== EXERCISE DESCRIPTION ==
All the data should come back exactly as it was given.

**********

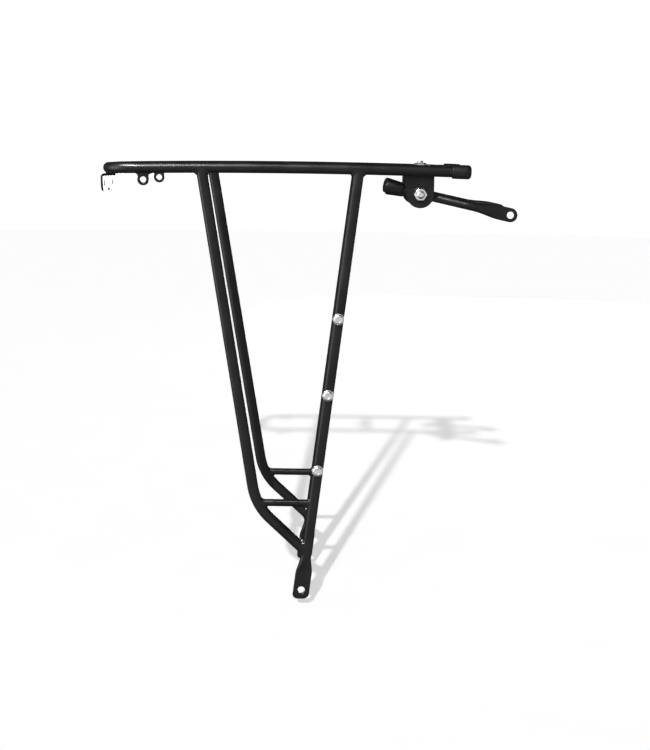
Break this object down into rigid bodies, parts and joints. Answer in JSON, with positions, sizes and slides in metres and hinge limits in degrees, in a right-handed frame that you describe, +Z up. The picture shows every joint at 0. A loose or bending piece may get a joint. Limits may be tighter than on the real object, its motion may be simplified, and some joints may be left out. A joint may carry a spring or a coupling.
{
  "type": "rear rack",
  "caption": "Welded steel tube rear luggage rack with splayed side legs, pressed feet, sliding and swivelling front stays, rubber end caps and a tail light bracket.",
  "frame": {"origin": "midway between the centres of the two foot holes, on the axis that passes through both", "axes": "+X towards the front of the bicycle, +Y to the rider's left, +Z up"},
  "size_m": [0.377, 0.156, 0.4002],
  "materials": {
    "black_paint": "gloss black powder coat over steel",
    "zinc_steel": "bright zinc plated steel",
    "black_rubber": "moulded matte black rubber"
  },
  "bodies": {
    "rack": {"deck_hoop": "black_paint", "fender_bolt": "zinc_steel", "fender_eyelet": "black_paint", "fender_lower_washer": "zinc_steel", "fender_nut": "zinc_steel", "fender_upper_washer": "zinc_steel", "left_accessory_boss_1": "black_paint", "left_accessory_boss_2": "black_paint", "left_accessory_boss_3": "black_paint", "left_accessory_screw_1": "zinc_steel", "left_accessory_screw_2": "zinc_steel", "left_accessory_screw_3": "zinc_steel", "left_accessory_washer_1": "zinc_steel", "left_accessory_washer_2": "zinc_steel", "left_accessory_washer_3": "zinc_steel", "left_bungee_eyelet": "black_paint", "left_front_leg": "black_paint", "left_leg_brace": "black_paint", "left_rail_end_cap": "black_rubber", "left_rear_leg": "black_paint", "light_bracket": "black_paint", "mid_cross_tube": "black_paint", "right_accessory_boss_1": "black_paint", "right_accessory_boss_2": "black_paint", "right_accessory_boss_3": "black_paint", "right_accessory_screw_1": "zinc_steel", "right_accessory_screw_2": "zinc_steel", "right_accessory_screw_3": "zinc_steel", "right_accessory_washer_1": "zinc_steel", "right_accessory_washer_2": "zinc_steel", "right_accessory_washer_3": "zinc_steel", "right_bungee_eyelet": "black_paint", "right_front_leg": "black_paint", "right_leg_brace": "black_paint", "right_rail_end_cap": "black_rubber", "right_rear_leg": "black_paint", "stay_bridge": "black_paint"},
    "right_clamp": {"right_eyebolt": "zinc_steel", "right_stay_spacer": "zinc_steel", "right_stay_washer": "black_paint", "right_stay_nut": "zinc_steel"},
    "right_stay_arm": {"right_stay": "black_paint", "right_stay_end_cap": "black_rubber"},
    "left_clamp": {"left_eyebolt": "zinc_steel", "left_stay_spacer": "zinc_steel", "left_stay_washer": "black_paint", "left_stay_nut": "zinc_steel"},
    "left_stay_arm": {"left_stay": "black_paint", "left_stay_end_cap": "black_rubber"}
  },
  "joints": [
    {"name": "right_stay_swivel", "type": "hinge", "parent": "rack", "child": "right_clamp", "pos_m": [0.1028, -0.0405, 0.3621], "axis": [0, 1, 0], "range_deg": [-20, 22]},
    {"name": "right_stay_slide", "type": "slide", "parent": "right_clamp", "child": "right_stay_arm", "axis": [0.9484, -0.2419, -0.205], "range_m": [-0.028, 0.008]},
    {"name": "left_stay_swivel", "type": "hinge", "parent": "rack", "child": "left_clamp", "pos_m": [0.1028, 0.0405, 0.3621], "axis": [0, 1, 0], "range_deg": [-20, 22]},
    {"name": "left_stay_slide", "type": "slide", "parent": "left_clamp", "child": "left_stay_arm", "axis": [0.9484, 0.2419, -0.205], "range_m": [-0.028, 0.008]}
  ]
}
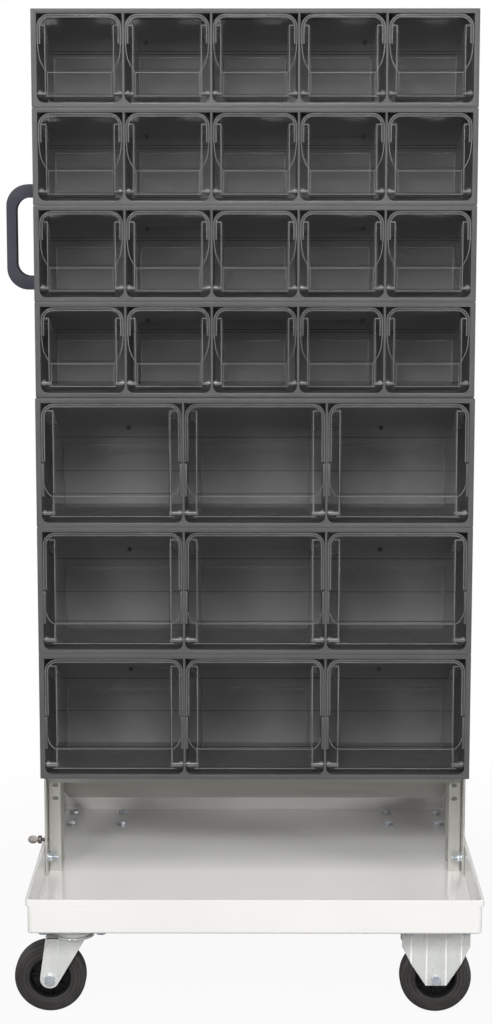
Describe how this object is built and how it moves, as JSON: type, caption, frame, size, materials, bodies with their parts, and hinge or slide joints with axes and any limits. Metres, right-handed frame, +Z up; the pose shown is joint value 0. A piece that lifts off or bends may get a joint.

**********

== EXPECTED ANSWER ==
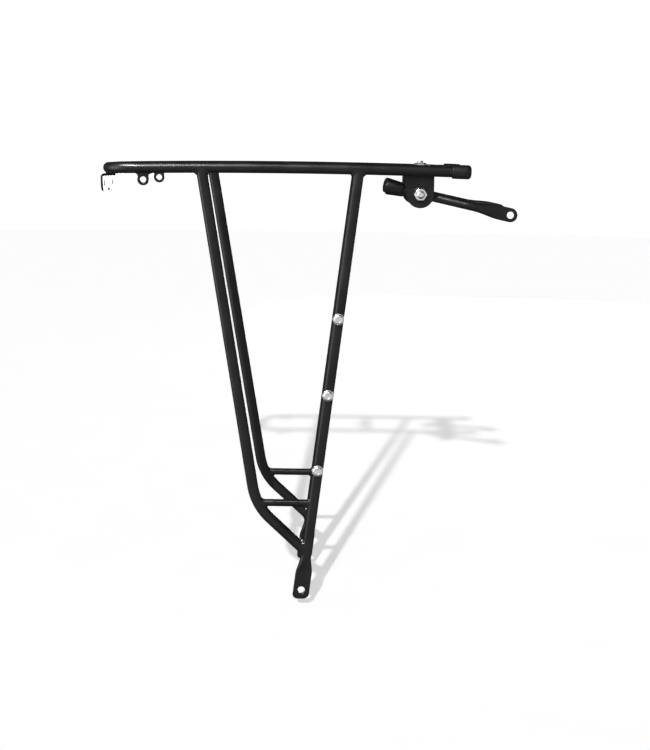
Break this object down into rigid bodies, parts and joints. Answer in JSON, with positions, sizes and slides in metres and hinge limits in degrees, in a right-handed frame that you describe, +Z up. The picture shows every joint at 0. A loose or bending piece may get a joint. Limits may be tighter than on the real object, its motion may be simplified, and some joints may be left out. A joint may carry a spring or a coupling.
{
  "type": "rear rack",
  "caption": "Welded steel tube rear luggage rack with splayed side legs, pressed feet, sliding and swivelling front stays, rubber end caps and a tail light bracket.",
  "frame": {"origin": "midway between the centres of the two foot holes, on the axis that passes through both", "axes": "+X towards the front of the bicycle, +Y to the rider's left, +Z up"},
  "size_m": [0.377, 0.156, 0.4002],
  "materials": {
    "black_paint": "gloss black powder coat over steel",
    "zinc_steel": "bright zinc plated steel",
    "black_rubber": "moulded matte black rubber"
  },
  "bodies": {
    "rack": {"deck_hoop": "black_paint", "fender_bolt": "zinc_steel", "fender_eyelet": "black_paint", "fender_lower_washer": "zinc_steel", "fender_nut": "zinc_steel", "fender_upper_washer": "zinc_steel", "left_accessory_boss_1": "black_paint", "left_accessory_boss_2": "black_paint", "left_accessory_boss_3": "black_paint", "left_accessory_screw_1": "zinc_steel", "left_accessory_screw_2": "zinc_steel", "left_accessory_screw_3": "zinc_steel", "left_accessory_washer_1": "zinc_steel", "left_accessory_washer_2": "zinc_steel", "left_accessory_washer_3": "zinc_steel", "left_bungee_eyelet": "black_paint", "left_front_leg": "black_paint", "left_leg_brace": "black_paint", "left_rail_end_cap": "black_rubber", "left_rear_leg": "black_paint", "light_bracket": "black_paint", "mid_cross_tube": "black_paint", "right_accessory_boss_1": "black_paint", "right_accessory_boss_2": "black_paint", "right_accessory_boss_3": "black_paint", "right_accessory_screw_1": "zinc_steel", "right_accessory_screw_2": "zinc_steel", "right_accessory_screw_3": "zinc_steel", "right_accessory_washer_1": "zinc_steel", "right_accessory_washer_2": "zinc_steel", "right_accessory_washer_3": "zinc_steel", "right_bungee_eyelet": "black_paint", "right_front_leg": "black_paint", "right_leg_brace": "black_paint", "right_rail_end_cap": "black_rubber", "right_rear_leg": "black_paint", "stay_bridge": "black_paint"},
    "right_clamp": {"right_eyebolt": "zinc_steel", "right_stay_spacer": "zinc_steel", "right_stay_washer": "black_paint", "right_stay_nut": "zinc_steel"},
    "right_stay_arm": {"right_stay": "black_paint", "right_stay_end_cap": "black_rubber"},
    "left_clamp": {"left_eyebolt": "zinc_steel", "left_stay_spacer": "zinc_steel", "left_stay_washer": "black_paint", "left_stay_nut": "zinc_steel"},
    "left_stay_arm": {"left_stay": "black_paint", "left_stay_end_cap": "black_rubber"}
  },
  "joints": [
    {"name": "right_stay_swivel", "type": "hinge", "parent": "rack", "child": "right_clamp", "pos_m": [0.1028, -0.0405, 0.3621], "axis": [0, 1, 0], "range_deg": [-20, 22]},
    {"name": "right_stay_slide", "type": "slide", "parent": "right_clamp", "child": "right_stay_arm", "axis": [0.9484, -0.2419, -0.205], "range_m": [-0.028, 0.008]},
    {"name": "left_stay_swivel", "type": "hinge", "parent": "rack", "child": "left_clamp", "pos_m": [0.1028, 0.0405, 0.3621], "axis": [0, 1, 0], "range_deg": [-20, 22]},
    {"name": "left_stay_slide", "type": "slide", "parent": "left_clamp", "child": "left_stay_arm", "axis": [0.9484, 0.2419, -0.205], "range_m": [-0.028, 0.008]}
  ]
}
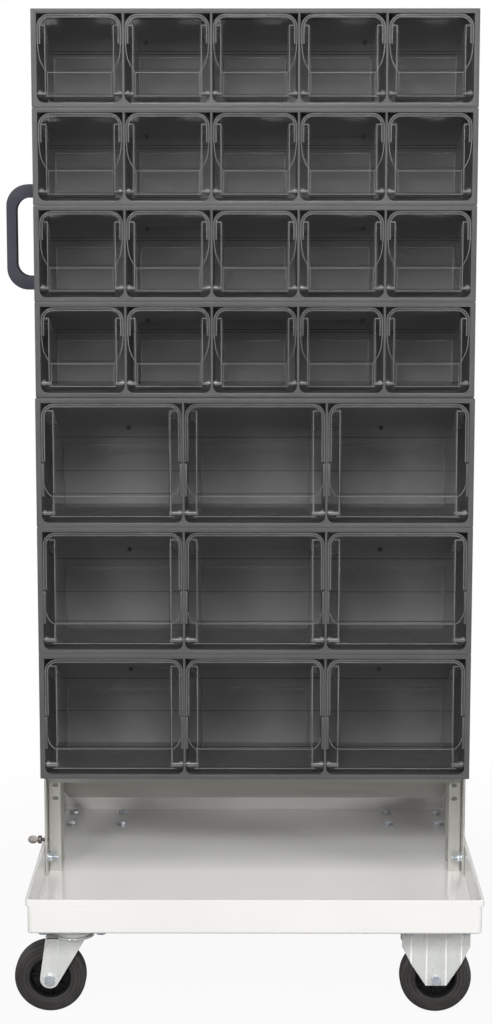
Describe how this object is built and how it moves, as JSON: type, caption, frame, size, materials, bodies with their parts, and hinge or slide joints with axes and any limits. Metres, right-handed frame, +Z up; the pose shown is joint value 0. A piece that lifts off or bends may get a joint.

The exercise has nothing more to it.